Asset allocation? Ah, there’s the rub! You pays your money and you takes your choice! What is fairly clear, almost a lead pipe cinch, is that Greenspan is going to raise short term interest rates until the economy shows signs of slowing. Not recession mind you. There ain't gonna be no recession anytime soon! The economy is like a racehorse right now but I do believe it is moving easily down the backstretch not the first turn. Greenspan is the jockey and he wants that nag to slow down the pace before it blows itself out. And those long term rates that Greenspan is in such a conundrum about are going to go higher. He inferred as much when he said the current curious situation with LT rates was in his opinion a "short term aberration". He won't rest until those LT rates move significantly higher than where they are right now. You can go to the bank on that. What’' that going to do? Well it just has to crush capital in the bond markets. Rates are going higher and prices are going lower.

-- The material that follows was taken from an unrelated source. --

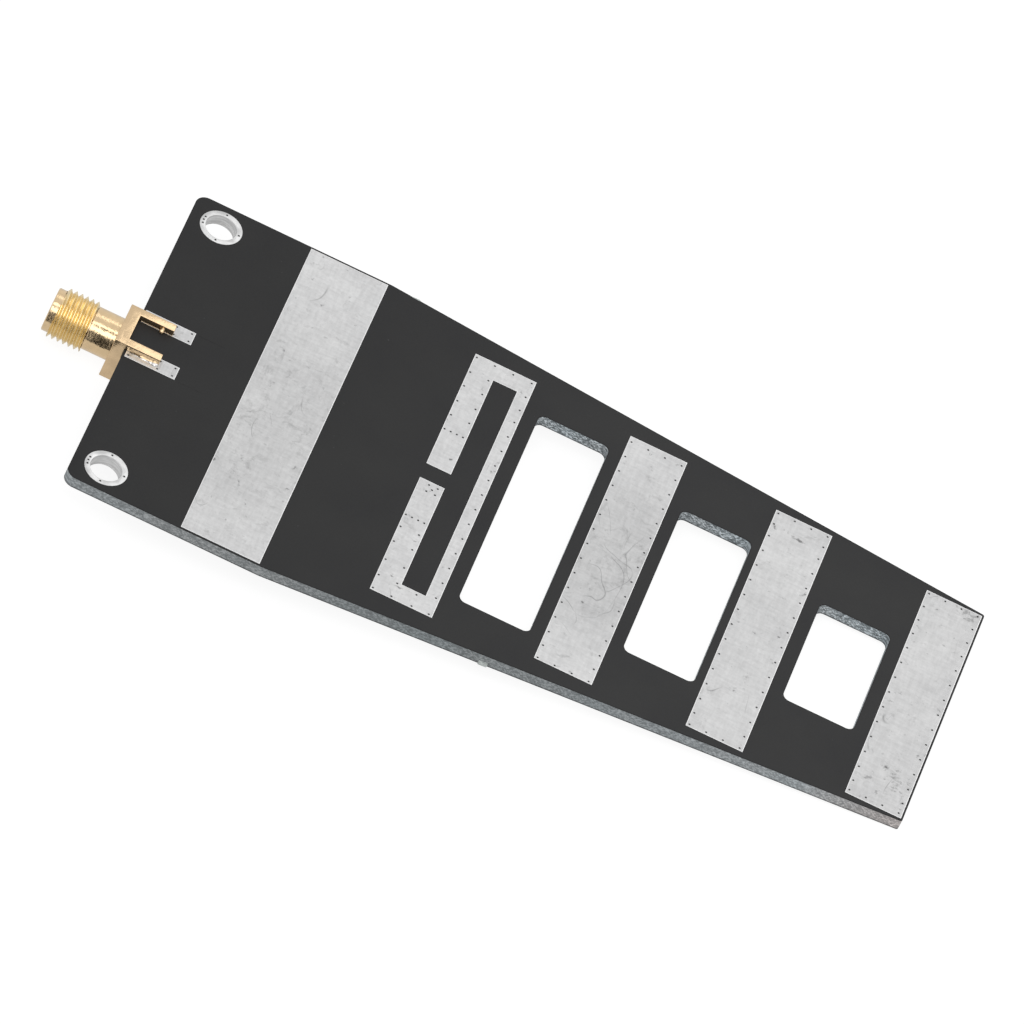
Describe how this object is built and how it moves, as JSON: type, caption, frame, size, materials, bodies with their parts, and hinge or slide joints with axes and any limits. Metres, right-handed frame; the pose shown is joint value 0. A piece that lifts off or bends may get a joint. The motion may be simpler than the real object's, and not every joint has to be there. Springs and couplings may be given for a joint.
{
  "type": "pcb yagi antenna",
  "caption": "Flat tapered circuit board antenna with a reflector, folded driven element, directors and window cut-outs, fed by a coaxial edge jack.",
  "frame": {"origin": "midway between the two mounting holes, on the outer face of the lower solder mask", "axes": "+X along the board from the coaxial jack to the last director, +Y across the board, +Z out of the upper face"},
  "size_m": [0.115, 0.0516, 0.0065],
  "materials": {
    "laminate": "glass fibre laminate, routed edges, mottled grey",
    "solder_mask": "matt black solder mask",
    "tinned_copper": "levelled tin over copper, fine scratches",
    "gold_plate": "gold plated brass",
    "insulator": "white fluoropolymer",
    "gold_contact": "gold plated copper alloy",
    "solder": "bright solder"
  },
  "bodies": {
    "root": {"laminate": "laminate", "solder_mask_top": "solder_mask", "solder_mask_bottom": "solder_mask", "reflector": "tinned_copper", "driven_element_top": "tinned_copper", "driven_element_bottom": "tinned_copper", "director_1_top": "tinned_copper", "director_1_bottom": "tinned_copper", "director_2_top": "tinned_copper", "director_2_bottom": "tinned_copper", "director_3_top": "tinned_copper", "director_3_bottom": "tinned_copper", "ground_pad_left": "tinned_copper", "ground_pad_right": "tinned_copper", "lower_pad_left": "tinned_copper", "lower_pad_right": "tinned_copper", "feed_line": "tinned_copper", "hole_plating_left": "tinned_copper", "hole_plating_right": "tinned_copper", "jack_body": "gold_plate", "jack_insulator": "insulator", "jack_contact": "gold_contact", "solder_left": "solder", "solder_right": "solder", "solder_pin": "solder"}
  },
  "joints": []
}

Somebody is going to absorb a loss. Maybe a big loss. Capital destruction. If you are in the bond market you better get out of the way, my friend. How about the stock market? Well, rising rates are going to make debt relatively more attractive than equity and it will put a lot of pressure on the indexes. Money managers are already nervous and the recent market action suggests this market is churning around with not much upside potential. Everybody’s eyeing that 10 year Treasury at 4.5% (was 3.9% on Ash Wednesday and it isn't even Easter yet!). You see it moving toward 4.75% and higher as Greenspan is remorselessly moving that short term rate up and you will see what it does to the stock market in the short term. Bill Gross says we live in a finance-based economy. GE makes most of its profits not on producing lightbulbs but on lending money. Rising rates will eventually bite into corporate profits, particularly for companies that can't pass along cost increases. The cost of capital, interest rates, is one of the major costs for most companies. Rising rates, slowing economic activity, (doesn't have to be a recession just slowing growth, thanks Sir Alan!), lower year to year earnings growth. What does that translate to? P/E compression that's what. A double whammy in that ratio -- lower E and lower P on that lower E, too. So, you are looking at capital destruction there, too. All because Alan Greenspan isn't smiling anymore.

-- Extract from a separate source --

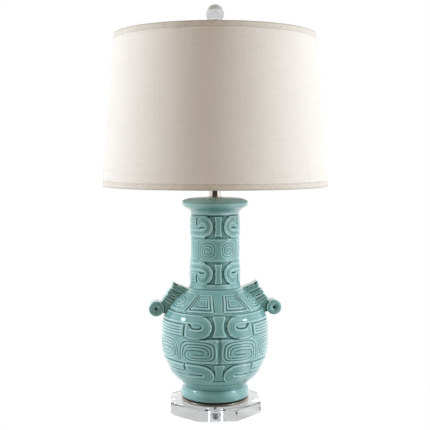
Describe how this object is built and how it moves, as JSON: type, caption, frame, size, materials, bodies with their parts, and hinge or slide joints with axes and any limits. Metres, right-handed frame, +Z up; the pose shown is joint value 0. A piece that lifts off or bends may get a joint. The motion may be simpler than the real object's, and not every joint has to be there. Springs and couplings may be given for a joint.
{
  "type": "table lamp",
  "caption": "Table lamp: a celadon-glazed long-necked jar with scroll handles on a nickel disc and clear octagonal base, under a tapered linen drum shade on a harp.",
  "frame": {"origin": "centre of the underside of the four bumper pads, on the lamp's axis", "axes": "+Z up along the lamp's axis; +X to the right towards one scroll handle; -Y is the front"},
  "size_m": [0.4063, 0.4064, 0.7368],
  "materials": {
    "pad_rubber": "soft, translucent white",
    "clear_acrylic": "clear, polished edges",
    "polished_nickel": "mirror polished",
    "dark_gasket": "matt black",
    "celadon_glaze": "thick glossy celadon, darker where it pools",
    "black_plastic": "moulded, semi-gloss",
    "zinc_steel": "bright zinc",
    "satin_nickel": "satin",
    "insulating_card": "pressed fibre",
    "contact_brass": "plain",
    "bulb_cap_metal": "plain",
    "frosted_glass": "frosted white",
    "shade_linen": "off-white linen on a stiff liner",
    "shade_tape": "self-coloured tape",
    "spider_wire": "off-white powder coat",
    "clear_crystal": "clear, polished"
  },
  "bodies": {
    "base": {"bumper_pads": "pad_rubber", "acrylic_base": "clear_acrylic", "nickel_disc": "polished_nickel", "foot_gasket": "dark_gasket", "jar_body": "celadon_glaze", "handle_right": "celadon_glaze", "handle_left": "celadon_glaze", "cord_bushing": "black_plastic", "lamp_rod": "zinc_steel", "base_washer": "zinc_steel", "base_nut": "zinc_steel", "neck_washer": "polished_nickel", "neck_tube": "polished_nickel", "harp_saddle": "satin_nickel", "lock_nut": "zinc_steel", "socket_cap": "satin_nickel", "set_screw": "zinc_steel", "socket_shell": "satin_nickel", "socket_liner": "insulating_card", "socket_core": "black_plastic", "screw_shell": "contact_brass", "centre_contact": "contact_brass", "terminal_screws": "contact_brass"},
    "switch": {"knob_spindle": "contact_brass", "turn_knob": "black_plastic"},
    "bulb": {"bulb_tip": "contact_brass", "bulb_cap": "bulb_cap_metal", "bulb_globe": "frosted_glass"},
    "harp": {"harp_wire": "satin_nickel", "harp_stud": "satin_nickel"},
    "sleeve_left": {"harp_sleeve_left": "satin_nickel"},
    "sleeve_right": {"harp_sleeve_right": "satin_nickel"},
    "shade": {"shade_panel": "shade_linen", "shade_top_trim": "shade_tape", "shade_bottom_trim": "shade_tape", "shade_spider": "spider_wire", "shade_bottom_ring": "spider_wire"},
    "finial": {"finial_base": "polished_nickel", "finial_ball": "clear_crystal"}
  },
  "joints": [
    {"name": "switch_turn", "type": "hinge", "parent": "base", "child": "switch", "pos_m": [0, 0, 0.4592], "axis": [0, -1, 0], "continuous": true},
    {"name": "bulb_unscrew", "type": "slide", "parent": "base", "child": "bulb", "axis": [0, 0, 1], "range_m": [0, 0.03]},
    {"name": "harp_lift", "type": "slide", "parent": "base", "child": "harp", "axis": [0, 0, 1], "range_m": [0, 0.03]},
    {"name": "sleeve_left_slide", "type": "slide", "parent": "harp", "child": "sleeve_left", "axis": [0, 0, 1], "range_m": [0, 0.014]},
    {"name": "sleeve_right_slide", "type": "slide", "parent": "harp", "child": "sleeve_right", "axis": [0, 0, 1], "range_m": [0, 0.014]},
    {"name": "shade_lift", "type": "slide", "parent": "harp", "child": "shade", "axis": [0, 0, 1], "range_m": [0, 0.28]},
    {"name": "finial_unscrew", "type": "slide", "parent": "shade", "child": "finial", "axis": [0, 0, 1], "range_m": [0, 0.03]}
  ]
}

So where does this leave you and me? I don't know about you, but it leaves me looking for the high ground - maximum safety and you can keep your 4.5% 10 year Treasuries and your 1.7% dividend yield on the S&P 500. Call it market timing or call it what you want but I am not going to buck Mr. Greenspan. He is the man. But there is one nice option for you and me and everybody else in the TSP. The G Fund gives you the average of all outstanding Treasury notes with a maturity of 4 years or longer. But it is on an overnight basis. In other words, those intermediate and long term risk free Treasury rates can keep going up, and unlike our non-government brethren, we get our principal back dollar for dollar. No capital destruction in the G Fund - just rising interest income. It is the sweetest deal I know of right now. There's your inflation protection Yakers. It may be the only real perk we have over the corporate sector and it takes an unsmiling Alan Greenspan to make it work for us. It's working now.

I believe that to the extent that you stray from cash to chase yield in financial assets you face some risk of capital destruction to one extent or another in the short to intermediate term. The longer the term of your financial asset, the greater the risk. And that risk will persist as long as Sir Alan is raising interest rates. Just my opinion.